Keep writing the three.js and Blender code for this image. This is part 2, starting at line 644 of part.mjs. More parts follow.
□ □ □ □ □ □ □
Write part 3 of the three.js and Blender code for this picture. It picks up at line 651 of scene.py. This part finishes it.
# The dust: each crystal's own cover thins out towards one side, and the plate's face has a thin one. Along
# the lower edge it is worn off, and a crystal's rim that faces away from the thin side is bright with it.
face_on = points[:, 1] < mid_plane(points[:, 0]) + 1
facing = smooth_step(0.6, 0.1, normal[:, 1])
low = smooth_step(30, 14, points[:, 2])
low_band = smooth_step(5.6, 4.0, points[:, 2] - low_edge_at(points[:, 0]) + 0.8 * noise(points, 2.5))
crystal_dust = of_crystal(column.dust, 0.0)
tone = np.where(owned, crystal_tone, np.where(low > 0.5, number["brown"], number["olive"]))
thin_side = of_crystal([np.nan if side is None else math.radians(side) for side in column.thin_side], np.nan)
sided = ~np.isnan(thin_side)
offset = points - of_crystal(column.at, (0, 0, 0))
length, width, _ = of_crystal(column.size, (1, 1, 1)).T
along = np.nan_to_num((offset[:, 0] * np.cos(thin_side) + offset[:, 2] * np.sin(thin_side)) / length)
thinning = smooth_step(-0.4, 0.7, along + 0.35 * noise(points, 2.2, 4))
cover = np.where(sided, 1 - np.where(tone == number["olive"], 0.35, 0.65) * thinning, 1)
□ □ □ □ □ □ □
Request — In the listing, find each line with the string "Blender" and copy it.

The result —
Keep writing the three.js and Blender code for this image. This is part 2, starting at line 644 of part.mjs. More parts follow.
Write part 3 of the three.js and Blender code for this picture. It picks up at line 651 of scene.py. This part finishes it.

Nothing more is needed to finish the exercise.